What really drives you is the exact opposite of what you think, new science shows. Here’s how to tweak your technique to achieve any goal.
To tap the true power of motivation, you need to ditch the strategies you’ve used in the past. “Many of the things people think will help them achieve a goal can backfire and make them less driven,” says David Gard, a professor of psychology at San Francisco State University, who has spent years researching what spurs us on. Fortunately, David and other experts have discovered what does work. The six surprising tactics that follow may seem counter-intuitive, but they’re scientifically proven to get you across the finish line.
Lose Plan B
Having a contingency plan can set you up for failure because it prevents you from fully committing to your goal, researchers from the University of Zurich reported. Here’s how: Say you really want to attend your gym’s Monday, Wednesday and Friday spinning classes every week. But you tell yourself that if you can’t make a class, you’ll do a weekend yoga session instead.
Plan B becomes an all-too-convenient excuse to cut class. The minute something comes up – you feel tired that day, or you would rather watch Empire – you default to yoga. Forget the safety net and you’ll try a lot harder to achieve your original goal.
Stop focusing on short-term satisfaction
Dig deep and figure out why you really want to achieve a goal. “You’re more likely to be motivated when you know the true reason you’re doing something,” says Daniel Pink, the author of Drive: The Surprising Truth About What Motivates Us. Imagine, for example, that you want to start cooking light, healthy meals at home in order to look good at your upcoming school reunion. “Chances are, you’ll stop the new regimen as soon as the reunion is over,” Daniel says.
For your motivation to endure, you need to connect your goal to a larger purpose, such as wanting to be more active with your family. To stay driven long-term, jot down a few of your core values, like having a life full of adventure or being confident and happy. Then ask yourself: How will achieving my goal benefit these ideals? Put that mission front and centre in your mind.
Keep your plans to yourself
You’ve heard that posting on social media or filling your friends in on your goals help make you feel accountable. It turns out that’s not true.
Researchers at New York University revealed that just telling others about your intention to exercise for 30 minutes daily gives you a sense of accomplishment that’s similar to actually doing it, which can kill your follow-through. Either keep your goals to yourself or commit to posting a daily exercise photo on Instagram or Facebook in order to keep yourself accountable.
Get mired in the minutiae
No matter what your ultimate ambition is, it’s actually made up of several smaller goals, David says. You may be super-driven to go vegan, but a lack of incentive to research meat-free recipes, read ingredients labels at the store, or spend extra time cooking can throw you off target, he says.

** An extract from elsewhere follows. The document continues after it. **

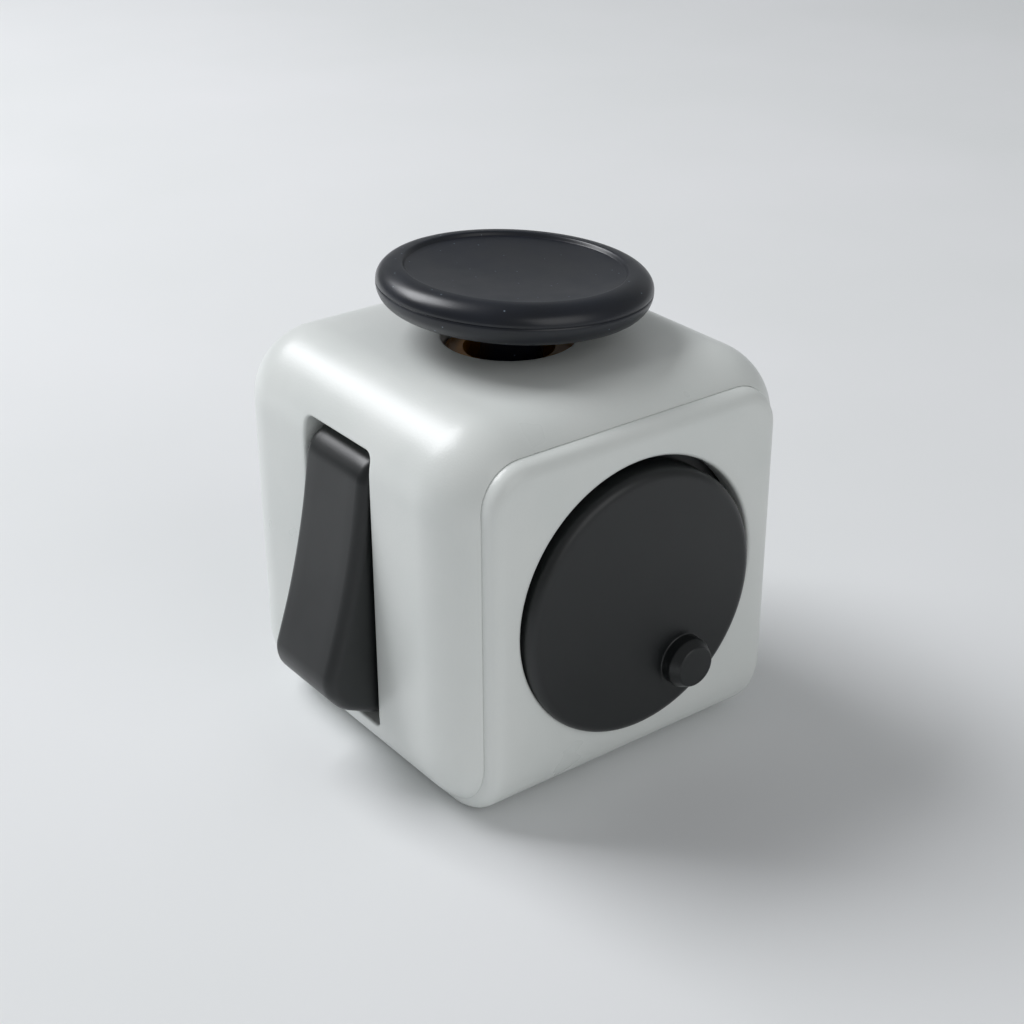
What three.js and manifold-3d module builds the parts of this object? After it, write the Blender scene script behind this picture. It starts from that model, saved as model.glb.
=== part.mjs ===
// Pocket fidget cube: a two-shell white casing with a different toy on each of five faces.
// Millimetres, +Z up. The dial faces -Y, the rocker -X, the joystick +Z, the click buttons +Y,
// the thumb gears and the rolling ball +X. The underside has a shallow thumb dish in a flat rim.

import * as THREE from 'three';
import { RoundedBoxGeometry } from 'three/addons/geometries/RoundedBoxGeometry.js';
import { mergeVertices } from 'three/addons/utils/BufferGeometryUtils.js';
import Module from 'manifold-3d';

const wasm = await Module();
wasm.setup();

// ---------------------------------------------------------------- driving dimensions

const CUBE = 33; // edge length of the casing
const HALF = CUBE / 2;
const EDGE_RADIUS = 6; // rounding of every edge of the cube
const CENTRE_X = 1.45; // moves the whole toy so that its outline is centred on the origin

const BAND_HALF_WIDTH = 14; // lower shell: the band that wraps front, bottom and back
const BAND_TOP = 30.8;
const BAND_CORNER = 3.5;
const BAND_EDGE = 1.2; // rounding of the band's outer edge
const BAND_WALL = 1.8;
const BAND_INNER_BEND = 3.2;
const SEAM = 0.15; // gap between the two shells

const DIAL_CENTRE_Z = 16.2;
const DIAL_RADIUS = 11.1;
const DIAL_HOLE_RADIUS = 11.4;
const DIAL_PROUD = 0.7;
const DIAL_THICKNESS = 2.5;
const NUB_X = 4.05;
const NUB_DROP = 6.3; // how far the nub sits below the dial's centre
const NUB_PROUD = 1.7;

const ROCKER_PIVOT_X = -12.5;
const ROCKER_PIVOT_Z = 16.85;
const ROCKER_TILT = 13.7; // degrees each side of the middle; it rests with its lower end out
const ROCKER_WIDTH = 8.4;
const ROCKER_EDGE = 0.8;
const WINDOW_HALF_WIDTH = 4.5;
const WINDOW_HALF_HEIGHT = 12.05;

const STICK_PIVOT_Z = 27.7;
const STICK_LEAN = 3.6; // degrees towards +X, as the stick rests
const STICK_HOLE_RADIUS = 5.5;
const CAP_RADIUS = 10.9;

const BUTTON_RADIUS = 2.8;
const BUTTON_PITCH = 7; // offset of the four outer buttons from the face's middle
const BUTTON_PROUD = 2.3;

const GEAR_AXLE_X = 13;
const GEAR_AXLE_Z = 22.4;
const GEAR_RADIUS = 4.9;
const GEAR_TEETH = 14;
const GEAR_WIDTH = 2.6;
const GEAR_PITCH = 3.6; // spacing of the gears along the axle

const BALL_RADIUS = 4;
const BALL_X = 13.9;
const BALL_Z = 10;

const DISH_RADIUS = 10;
const DISH_DEPTH = 1.5;

const SCREW_SHANK = 0.7;
const SCREW_HOLE = 1;
const SCREW_HEAD = 1.5;
const SCREW_HEAD_HEIGHT = 1;

// ---------------------------------------------------------------- finishes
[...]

To encourage yourself to stay on track, start by writing down all the mini-goals that make up your larger one, even those that seem ridiculously small (like “Get rid of the leftover turkey burgers in the back of the freezer”). Each day, cross off those you’ve accomplished. Seeing your progress is one of the most powerful ways to sustain motivation, David says.
Don’t treat yourself aft er a job is done
Being rewarded for healthy behaviour – “I’ll buy myself a new pair of sneakers if I go to the gym three times a week for a month” – actually saps your mojo, findings in the Journal of Organizational Behavior suggest. That’s because the gift becomes a distraction, says Rebecca Hewett, the lead study author.

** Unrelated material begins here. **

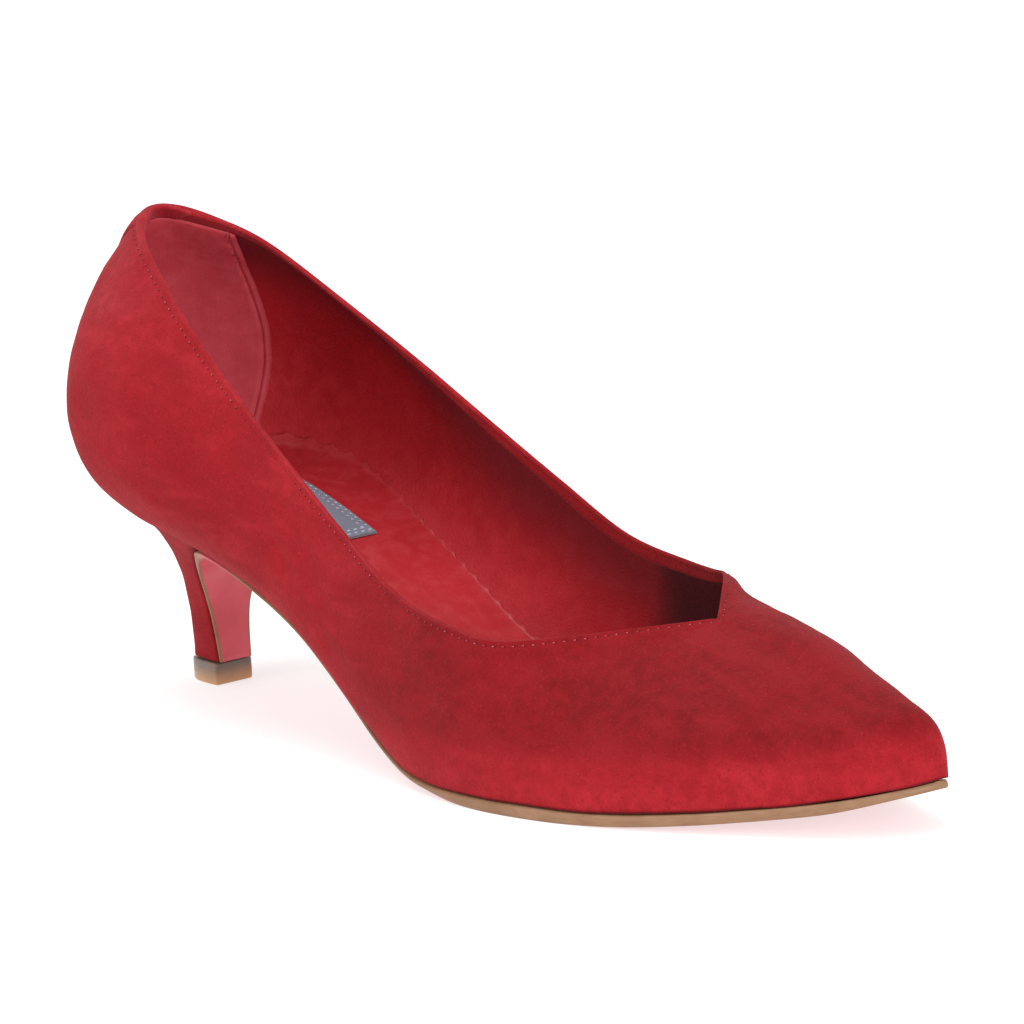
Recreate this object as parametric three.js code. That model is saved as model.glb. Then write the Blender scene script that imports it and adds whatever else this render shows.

If you focus on achieving a prize, you think less about the built-in pay-offs of working out, and might lose interest in the goal. Skip the presents and zero in on the perks that naturally come from your new routine, such as having more energy.
You worked so hard to land that dream job, but when it came down to you and one other candidate, she got it. Yes, you’re disappointed, but don’t write off the experience as a total loss. Near wins can actually make you more motivated to accomplish other goals, a study in the journal Psychological Science found.
Coming close gives you an idea of how sweet victory can taste, which makes you more driven to complete your next challenge, the study authors say. If you do fall short, be as gentle on yourself as you would be on a friend, David says. Then get right back up and move forward. You’ll be stronger for it.
Resist the urge to reward yourself for a job well done. It kills your drive.